De nombreux miracles, accomplis à son sépulcre, y attirèrent de grands concours de peuple. Le 29 octobre 1618, le pape Paul V le déclara bienheureux et permit au royaume de Valence de célébrer son office. En 162l, Grégoire XV accorda cette même faveur à tous les religieux de l'ordre de Saint-François. Le 16 octobre 1690, Alexandre VIII l'inscrivit au catalogue des saints. Enfin il fut proclamé patron des congrès et œuvres eucharistiques, le 28 novembre l897, par Léon XIII. Le 13 août 1936, sa tombe fut profanée par les communistes espagnols qui brûlèrent sa dépouille incorrompue. Les ossements calcinés furent recueillis et déposés dans une nouvelle châsse le 3 juin 1952.

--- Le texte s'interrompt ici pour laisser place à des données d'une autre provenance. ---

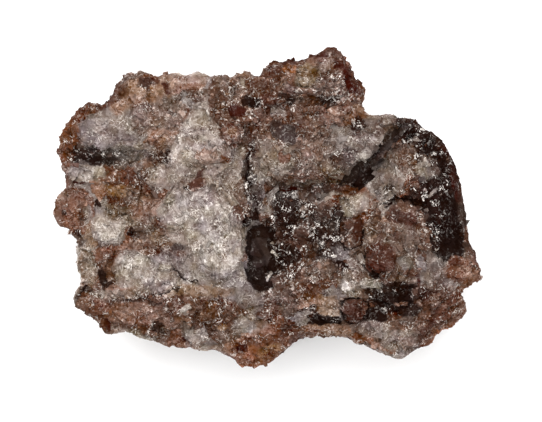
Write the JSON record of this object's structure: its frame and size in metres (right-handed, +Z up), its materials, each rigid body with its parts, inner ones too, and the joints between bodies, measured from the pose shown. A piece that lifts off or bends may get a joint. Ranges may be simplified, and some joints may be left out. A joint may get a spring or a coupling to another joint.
{
  "type": "moon rock",
  "caption": "Hand-sized piece of coarse crystalline rock with broken slabs, ledges, a dark hollow and a ragged rim, lying on a flat break.",
  "frame": {"origin": "middle of the rectangle that the rock covers, at the level of the flat break that it rests on", "axes": "+X along the rock's length, towards the end with the dark glassy crystals; +Y across it, towards the side with the horn; +Z up, out of the face with the slabs and the hollow"},
  "size_m": [0.107, 0.081, 0.041],
  "materials": {
    "rock": "rough, broken"
  },
  "bodies": {
    "root": {"rock": "rock"}
  },
  "joints": []
}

[1] Les Soccolans ou les Alcantarins, constituaient une réforme particulièrement austère des Francisains observants, faite par Pierre Garavito dit Pierre d’Alcantara. Pierre Garavito né en 1499 à Alcantara (Estramadure) où son père était gouverneur. A quatorze ans, il perdit son père, sa mère se remaria et il partit étudier les arts libéraux, la philosophie et le droit canon à Salamanque où il décida d'entrer chez les Frères Mineurs dont il reçut l'habit, en 1515, au couvent de Los Majaretes. En 1519 il est choisi comme gardien du couvent de Badajoz ; ordonné prêtre en 1524, il commença une si brillante carrière de prédicateur qu'on l'appelât à la cour du Portugal. Elu provincial de son Ordre (province Saint-Gabriel) en 1538, instaure un régime très austère et, son mandat terminé, il se retire dans un désert, à l'embouchure du Tage, où il fonde un couvent d'ermites (1542). Rappelé dans sa province (1544), il y fonde, près de Lisbonne, un couvent qui sera le germe d'une province nouvelle (1550). Lors d'un voyage à Rome, il reçoit l'approbation de Jules III pour expérimenter une réforme radicale, sous la juridiction des mineurs observants dont le commissaire général le nomme commissaire général des mineurs réformés d'Espagne (1556) ; Paul IV lui donne tous pouvoirs pour ériger de nouveaux couvents (1559).
[2] Outre Montforte, Pascal Baylon fut dans les couvents d’Elche, de Jumilla, d’Almanza, de Jativa et de Valence.
[3] Christophe de Cheffontaines, né près de Saint-Pol-de-Léon, entra chez les frères mineurs de l'observance, au couvent de Cuburien prés Morlaix. Ordonné prêtre, il devint bien vite un prédicateur célèbre qui fut appelé à prêcher à Paris. Pour combattre les protestants, il ne reculait ni devant les nouveautés et ni devant les témérités. Après avoir rempli diverses charges dans sa province religieuse de Bretagne, il fut élu ministre général de son ordre par le chapitre réuni à Rome en 1571. Il gouverna pendant huit ans, consacrés en grande partie a la visite des couvents en différents pays. Quand il quitta sa charge, il fut créé archevêque de Césarée et donné pour auxiliaire au cardinal de Pellevé, archevêque de Sens. Il écrivit beaucoup mais la nouveauté de ses opinions le fit appeler à Rome en 1586, pour y demeurer à la disposition du Saint-Office. Trois de ses livres furent alors absolument condamnés et les autres interdits. C’est de là sans doute que provient l'obscurité qui entoure ses dernières années. Christophe de Cheffontaines mourut à Rome, le 26 mai 1595, âgé de 63 ans, au couvent de Saint-Pierre in Montorio, où aucun monument ne conserve sa mémoire.